5. Using a slotted spoon, gently transfer the tomatoes to a bowl. Pour all the juices from the baking sheet into a blender.
6. Once the asparagus has cooled, cut away 1 inch from the bottom of each stem and add the ends to the blender. Cut the rest of the asparagus into 1 1/2-inch pieces and set aside. Add the lime zest and juice to the blender, along with the remaining 2 tablespoons oil, the mustard, 1/2 teaspoon salt and the egg yolks. Purée until completely smooth.

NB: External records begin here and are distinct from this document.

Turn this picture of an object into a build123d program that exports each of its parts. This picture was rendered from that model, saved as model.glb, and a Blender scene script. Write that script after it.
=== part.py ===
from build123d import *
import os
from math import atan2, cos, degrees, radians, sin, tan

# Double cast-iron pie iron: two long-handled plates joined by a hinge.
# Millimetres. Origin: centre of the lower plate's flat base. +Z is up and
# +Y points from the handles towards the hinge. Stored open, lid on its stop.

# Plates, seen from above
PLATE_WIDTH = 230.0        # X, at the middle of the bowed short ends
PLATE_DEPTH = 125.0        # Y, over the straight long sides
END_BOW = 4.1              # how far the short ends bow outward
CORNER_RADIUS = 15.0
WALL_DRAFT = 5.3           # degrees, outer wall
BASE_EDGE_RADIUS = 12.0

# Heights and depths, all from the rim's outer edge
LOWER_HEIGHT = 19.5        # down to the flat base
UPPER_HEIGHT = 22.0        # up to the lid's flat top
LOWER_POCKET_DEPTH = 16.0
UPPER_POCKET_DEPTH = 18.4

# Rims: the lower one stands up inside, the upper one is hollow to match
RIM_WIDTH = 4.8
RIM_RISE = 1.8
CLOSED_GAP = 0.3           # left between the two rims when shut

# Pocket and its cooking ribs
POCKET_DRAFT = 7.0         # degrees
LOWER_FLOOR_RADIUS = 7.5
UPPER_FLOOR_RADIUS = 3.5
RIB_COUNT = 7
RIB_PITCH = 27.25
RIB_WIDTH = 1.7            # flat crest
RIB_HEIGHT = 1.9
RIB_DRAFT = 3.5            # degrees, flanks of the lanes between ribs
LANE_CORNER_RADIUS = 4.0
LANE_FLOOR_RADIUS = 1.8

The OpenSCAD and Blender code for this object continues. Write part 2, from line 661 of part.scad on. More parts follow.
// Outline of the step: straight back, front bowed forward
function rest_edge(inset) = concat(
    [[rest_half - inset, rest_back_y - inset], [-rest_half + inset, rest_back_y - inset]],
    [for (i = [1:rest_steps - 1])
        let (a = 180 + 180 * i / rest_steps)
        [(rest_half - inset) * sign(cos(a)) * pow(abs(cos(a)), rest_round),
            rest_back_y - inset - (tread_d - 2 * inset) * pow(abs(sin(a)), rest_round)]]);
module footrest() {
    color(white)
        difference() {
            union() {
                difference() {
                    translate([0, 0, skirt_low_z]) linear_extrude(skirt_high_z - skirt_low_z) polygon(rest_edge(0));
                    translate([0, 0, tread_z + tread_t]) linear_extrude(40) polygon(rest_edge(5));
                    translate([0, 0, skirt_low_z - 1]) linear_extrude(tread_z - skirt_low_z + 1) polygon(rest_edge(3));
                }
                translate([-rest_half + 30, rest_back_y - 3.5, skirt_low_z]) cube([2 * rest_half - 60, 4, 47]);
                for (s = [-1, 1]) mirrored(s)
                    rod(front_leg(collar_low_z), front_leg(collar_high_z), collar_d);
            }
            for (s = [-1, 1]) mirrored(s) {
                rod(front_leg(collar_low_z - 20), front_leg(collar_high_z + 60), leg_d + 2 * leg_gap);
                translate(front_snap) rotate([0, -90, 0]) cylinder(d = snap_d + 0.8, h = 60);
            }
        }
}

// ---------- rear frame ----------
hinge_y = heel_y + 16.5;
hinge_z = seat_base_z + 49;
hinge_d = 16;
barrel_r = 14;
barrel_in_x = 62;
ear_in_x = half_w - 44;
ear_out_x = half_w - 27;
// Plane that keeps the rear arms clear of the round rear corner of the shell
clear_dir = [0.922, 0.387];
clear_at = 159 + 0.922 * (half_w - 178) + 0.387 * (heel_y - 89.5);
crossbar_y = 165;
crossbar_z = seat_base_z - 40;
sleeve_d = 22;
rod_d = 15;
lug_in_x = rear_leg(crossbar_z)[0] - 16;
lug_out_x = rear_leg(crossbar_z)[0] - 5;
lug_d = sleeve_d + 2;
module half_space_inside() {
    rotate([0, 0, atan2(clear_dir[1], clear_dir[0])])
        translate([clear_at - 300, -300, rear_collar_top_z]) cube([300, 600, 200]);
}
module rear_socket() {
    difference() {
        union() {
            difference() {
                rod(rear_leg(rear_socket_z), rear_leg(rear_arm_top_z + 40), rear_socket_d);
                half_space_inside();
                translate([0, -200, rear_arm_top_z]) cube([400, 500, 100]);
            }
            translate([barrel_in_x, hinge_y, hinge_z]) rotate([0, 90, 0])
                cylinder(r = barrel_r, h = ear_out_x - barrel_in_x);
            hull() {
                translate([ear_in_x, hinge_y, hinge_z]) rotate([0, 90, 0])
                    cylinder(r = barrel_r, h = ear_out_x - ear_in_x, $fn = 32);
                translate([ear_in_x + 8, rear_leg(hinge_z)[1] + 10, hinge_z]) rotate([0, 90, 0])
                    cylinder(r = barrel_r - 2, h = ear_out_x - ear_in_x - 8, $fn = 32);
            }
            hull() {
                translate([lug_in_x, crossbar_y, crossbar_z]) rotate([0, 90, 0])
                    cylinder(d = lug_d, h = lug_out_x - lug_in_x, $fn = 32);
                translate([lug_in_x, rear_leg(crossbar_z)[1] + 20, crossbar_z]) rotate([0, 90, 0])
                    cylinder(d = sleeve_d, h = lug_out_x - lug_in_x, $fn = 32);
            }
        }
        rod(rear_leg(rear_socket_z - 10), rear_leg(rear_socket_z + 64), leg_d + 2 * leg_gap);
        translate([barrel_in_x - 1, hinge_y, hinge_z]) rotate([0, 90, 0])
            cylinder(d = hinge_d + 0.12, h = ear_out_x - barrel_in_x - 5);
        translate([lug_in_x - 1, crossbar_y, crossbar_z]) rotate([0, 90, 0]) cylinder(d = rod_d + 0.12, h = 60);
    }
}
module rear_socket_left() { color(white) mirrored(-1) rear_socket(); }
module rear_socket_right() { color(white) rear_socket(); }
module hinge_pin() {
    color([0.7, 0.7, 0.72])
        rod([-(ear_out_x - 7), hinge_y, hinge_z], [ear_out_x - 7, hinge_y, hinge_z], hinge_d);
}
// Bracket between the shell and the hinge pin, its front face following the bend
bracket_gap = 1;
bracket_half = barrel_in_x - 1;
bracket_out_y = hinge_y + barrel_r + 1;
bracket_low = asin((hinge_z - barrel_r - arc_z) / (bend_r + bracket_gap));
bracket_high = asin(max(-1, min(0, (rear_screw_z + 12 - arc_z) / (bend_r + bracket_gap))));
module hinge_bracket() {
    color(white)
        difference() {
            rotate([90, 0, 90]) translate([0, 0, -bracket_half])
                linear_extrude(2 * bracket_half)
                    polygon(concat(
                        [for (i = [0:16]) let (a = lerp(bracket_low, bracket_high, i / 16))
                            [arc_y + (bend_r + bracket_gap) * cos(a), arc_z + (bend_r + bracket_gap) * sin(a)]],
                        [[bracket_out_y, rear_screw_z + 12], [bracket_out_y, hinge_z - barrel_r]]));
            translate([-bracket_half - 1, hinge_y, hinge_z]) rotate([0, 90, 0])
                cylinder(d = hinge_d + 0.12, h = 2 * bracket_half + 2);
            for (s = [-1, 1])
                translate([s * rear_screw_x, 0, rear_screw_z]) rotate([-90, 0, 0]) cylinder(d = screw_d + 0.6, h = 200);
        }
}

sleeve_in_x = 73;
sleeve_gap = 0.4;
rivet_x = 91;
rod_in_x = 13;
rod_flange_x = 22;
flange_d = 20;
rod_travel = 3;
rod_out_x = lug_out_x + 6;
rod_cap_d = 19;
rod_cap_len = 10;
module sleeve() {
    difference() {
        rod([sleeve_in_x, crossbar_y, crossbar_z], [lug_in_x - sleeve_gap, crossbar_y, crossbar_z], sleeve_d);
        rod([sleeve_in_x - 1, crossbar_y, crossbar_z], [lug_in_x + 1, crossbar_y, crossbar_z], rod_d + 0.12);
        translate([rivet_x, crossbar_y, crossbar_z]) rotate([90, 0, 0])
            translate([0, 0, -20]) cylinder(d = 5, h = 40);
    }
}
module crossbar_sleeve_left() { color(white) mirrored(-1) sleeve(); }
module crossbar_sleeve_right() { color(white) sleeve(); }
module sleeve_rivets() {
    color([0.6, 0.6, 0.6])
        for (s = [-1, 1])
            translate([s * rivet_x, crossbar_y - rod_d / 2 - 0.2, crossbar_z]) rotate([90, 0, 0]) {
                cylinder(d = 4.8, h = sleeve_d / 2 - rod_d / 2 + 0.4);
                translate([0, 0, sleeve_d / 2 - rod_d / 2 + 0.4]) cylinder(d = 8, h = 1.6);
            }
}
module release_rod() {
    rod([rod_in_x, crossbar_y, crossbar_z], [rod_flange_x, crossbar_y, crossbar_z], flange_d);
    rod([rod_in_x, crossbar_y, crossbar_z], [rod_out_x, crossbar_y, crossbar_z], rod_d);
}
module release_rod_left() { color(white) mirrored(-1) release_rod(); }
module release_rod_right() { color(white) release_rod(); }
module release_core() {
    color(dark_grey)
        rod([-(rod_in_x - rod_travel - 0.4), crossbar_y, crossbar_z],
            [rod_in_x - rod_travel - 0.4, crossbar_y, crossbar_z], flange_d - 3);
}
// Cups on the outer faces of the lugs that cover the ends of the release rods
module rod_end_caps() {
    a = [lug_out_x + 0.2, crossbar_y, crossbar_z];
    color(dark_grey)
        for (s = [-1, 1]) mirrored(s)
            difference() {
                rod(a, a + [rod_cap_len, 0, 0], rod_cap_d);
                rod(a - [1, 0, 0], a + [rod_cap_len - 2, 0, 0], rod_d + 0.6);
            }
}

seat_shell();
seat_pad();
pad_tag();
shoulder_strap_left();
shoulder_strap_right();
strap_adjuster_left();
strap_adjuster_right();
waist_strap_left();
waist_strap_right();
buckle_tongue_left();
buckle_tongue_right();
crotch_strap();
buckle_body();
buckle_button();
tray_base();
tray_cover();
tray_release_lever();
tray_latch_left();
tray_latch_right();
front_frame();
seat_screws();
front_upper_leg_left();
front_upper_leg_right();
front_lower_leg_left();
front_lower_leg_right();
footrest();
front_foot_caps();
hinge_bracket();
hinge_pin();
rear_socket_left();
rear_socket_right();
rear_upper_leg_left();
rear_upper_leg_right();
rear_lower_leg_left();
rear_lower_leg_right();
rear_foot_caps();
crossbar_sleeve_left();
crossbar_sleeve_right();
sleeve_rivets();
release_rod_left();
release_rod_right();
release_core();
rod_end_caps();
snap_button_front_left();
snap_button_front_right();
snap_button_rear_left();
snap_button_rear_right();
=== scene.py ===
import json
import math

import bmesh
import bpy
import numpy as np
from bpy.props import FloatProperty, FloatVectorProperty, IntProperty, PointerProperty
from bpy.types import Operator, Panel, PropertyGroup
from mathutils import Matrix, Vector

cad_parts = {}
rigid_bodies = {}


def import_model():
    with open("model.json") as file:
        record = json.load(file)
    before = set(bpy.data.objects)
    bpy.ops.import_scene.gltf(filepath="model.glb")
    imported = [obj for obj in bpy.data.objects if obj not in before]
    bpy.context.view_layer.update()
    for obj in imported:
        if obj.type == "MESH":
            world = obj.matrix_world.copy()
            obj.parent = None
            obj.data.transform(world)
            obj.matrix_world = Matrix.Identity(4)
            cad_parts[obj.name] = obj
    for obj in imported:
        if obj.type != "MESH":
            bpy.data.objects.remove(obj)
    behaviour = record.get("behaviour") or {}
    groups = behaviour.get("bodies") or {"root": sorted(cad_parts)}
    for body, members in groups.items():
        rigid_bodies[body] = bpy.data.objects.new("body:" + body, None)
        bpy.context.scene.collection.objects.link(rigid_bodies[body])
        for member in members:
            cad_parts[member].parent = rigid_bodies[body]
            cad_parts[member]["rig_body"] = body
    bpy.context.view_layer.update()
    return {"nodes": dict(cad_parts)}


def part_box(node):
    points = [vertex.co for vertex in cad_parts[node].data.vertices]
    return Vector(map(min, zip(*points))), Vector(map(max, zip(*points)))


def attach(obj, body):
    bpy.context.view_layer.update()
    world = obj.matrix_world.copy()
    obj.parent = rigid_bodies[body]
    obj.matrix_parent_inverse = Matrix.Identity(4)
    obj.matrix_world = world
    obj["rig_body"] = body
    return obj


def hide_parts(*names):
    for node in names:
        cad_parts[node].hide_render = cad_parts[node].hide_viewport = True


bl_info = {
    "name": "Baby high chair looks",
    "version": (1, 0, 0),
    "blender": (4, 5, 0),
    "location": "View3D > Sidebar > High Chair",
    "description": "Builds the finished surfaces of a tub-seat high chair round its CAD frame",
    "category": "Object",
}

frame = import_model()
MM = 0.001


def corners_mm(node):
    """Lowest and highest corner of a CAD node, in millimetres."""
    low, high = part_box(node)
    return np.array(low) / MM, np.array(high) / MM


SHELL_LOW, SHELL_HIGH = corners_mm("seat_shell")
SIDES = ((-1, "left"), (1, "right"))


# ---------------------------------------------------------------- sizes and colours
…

7. Place the avocado chunks in a large serving bowl, pour on the vinaigrette and gently toss until the avocado is thoroughly coated. Arrange the asparagus on top. Spoon the roasted tomatoes over the asparagus, garnish with the chopped egg whites, and serve.
2 cups slivered almonds
3/4 cup sugar
1/2 cup butter at room temperature
1 tablespoon vanilla extract
1 tablespoon port wine (optional)
1/4 cup apricot marmalade or jam
1 tablespoon lime juice, freshly squeezed
1/4 cup sliced almonds, lightly toasted
Whipped cream (optional)
1. Butter a round 9- to 10-inch springform pan, and cover the bottom of the pan with parchment paper. Preheat the oven to 350°.
2. Place the almonds and sugar into a food processor. Pulse until finely ground. Crack the eggs on top of the mixture. Pulse until well combined. Mix in the vanilla extract and port. Drop in the butter in chunks and process until smooth and thoroughly combined.

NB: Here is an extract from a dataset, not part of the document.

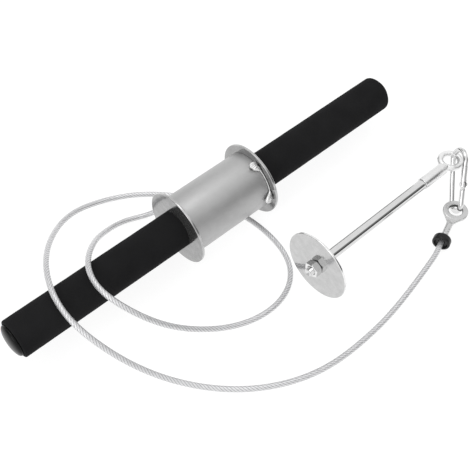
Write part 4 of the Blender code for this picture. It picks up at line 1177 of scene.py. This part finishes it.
# %% Floor
FLOOR_HALF = 40000.0    # so far that its edge lies at the horizon
FLOOR_LOW, FLOOR_HIGH = -20.0, -0.02


def add_floor():
    """A square sheet just under the trainer. It spreads a fifth of the light on it, and glows."""
    floor = Finish("light_table", {"Roughness": 0.9, "Specular IOR Level": 0.1,
                                   "Emission Color": (1.0, 1.0, 1.0, 1.0), "Emission Strength": 0.87})
    floor.feed("Base Color", floor.ramp(floor.noise(floor.own(UNTURNED), 60.0), (0.3, 0.2), (0.7, 0.22)))
    corner = FLOOR_HALF * (RIGHTWARD + BACKWARD)
    mesh = block("studio_floor", FLOOR_LOW * UPWARD - corner, FLOOR_HIGH * UPWARD + corner, UNTURNED)
    mesh.materials.append(floor.material)
    sheet = into_scene("studio_floor", mesh)


add_floor()


# %% Room
class Room(Finish):
    """The world's own graph, which ends in its Background node."""

    def __init__(self, name):
        self.world = bpy.data.worlds.new(name)
        self.world.use_nodes = True
        self.tree = self.world.node_tree
        self.shader = self.tree.nodes["Background"]
        self.ways = self.node("ShaderNodeTexCoord", {}, {}, "Generated")

    def near_to(self, way, inner, outer):
        """1 within the inner angle of a direction and 0 past the outer one, in degrees. The cosine of
        the angle between two unit directions is their dot product."""
        nearness = self.node("ShaderNodeVectorMath", {"operation": "DOT_PRODUCT"},
                             {0: self.ways, 1: Vector(way).normalized()}, 1)
        inner, outer = (math.cos(math.radians(angle)) for angle in (inner, outer))
        return self.ramp(nearness, (outer, 0.0), (inner, 1.0))


# Each dark place has a direction, the angles at which it is full and gone, and its darkness.
DARK_PLACES = (
    ((0.52, -0.72, 0.44), 12.0, 25.0, 0.8), ((0.5, -0.85, 0.12), 6.0, 16.0, 0.65),
    ((-0.76, 0.48, 0.4), 9.0, 20.0, 0.92), ((0.97, 0.2, 0.2), 8.0, 16.0, 0.8),
    ((-0.1, -0.87, 0.42), 6.0, 14.0, 0.75), ((0.1, 0.88, 0.42), 6.0, 15.0, 0.75),
    ((0.75, -0.66, 0.1), 5.0, 13.0, 0.9), ((-0.75, 0.64, 0.12), 5.0, 12.0, 0.85),
)
room = Room("bright_room")
dark = 0.0
for way, inner, outer, depth in DARK_PLACES:
    dark = room.near_to(way, inner, outer) * depth + dark
above_horizon = room.ramp(room.parts(room.ways)[2], (0.03, 0.0), (0.1, 1.0))
light = room.node("ShaderNodeMath", {"operation": "MAXIMUM"}, {0: 1.0 - dark * above_horizon, 1: 0.03})
room.feed("Color", light)
room.shader.inputs["Strength"].default_value = 0.95
bpy.context.scene.world = room.world
bpy.context.scene.view_settings.view_transform = "Standard"
print(len(DARK_PLACES), "dark places in the room")

# %% Lights
LOOK_AT = Vector((0.0, 0.0, 0.03))


def add_light(name, spot, size, power):
    """A rectangular soft light that faces the trainer. Spot and size are in metres, power in watts."""
    data = bpy.data.lights.new(name, "AREA")
    data.shape, data.size, data.size_y, data.energy = "RECTANGLE", size[0], size[1], power
    light = into_scene(name, data)
    light.location = spot
    light.rotation_euler = (LOOK_AT - Vector(spot)).to_track_quat("-Z", "Y").to_euler()
    print(name, power, "W")


add_light("top_softbox", (0.1, 0.5, 1.8), (1.0, 0.8), 4.0)
add_light("left_softbox", (-1.7, -0.3, 1.1), (0.8, 1.2), 6.0)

3. Pour the batter into the pan. Place on a rack in the middle of the oven and bake for 30 minutes. The top will be nicely tanned, the cake will feel springy to the touch and a toothpick inserted in the cake should come out clean.
4. Remove cake from the oven and let cool for 10 to 15 minutes. Unmold the cake, invert onto a platter and remove the parchment paper. Invert the cake again onto another platter to have the top of the cake right side up.
5. In a small saucepan, mix the apricot marmalade or jam with the lime juice. Set over medium heat and simmer for a couple minutes.
6. With a brush, spread the apricot glaze on the outer circumference of the cake top, about 1 to 2 inches in depth. Sprinkle the glazed area with the toasted almonds. You may serve the cake with whipped cream on the side, or on the top of the cake.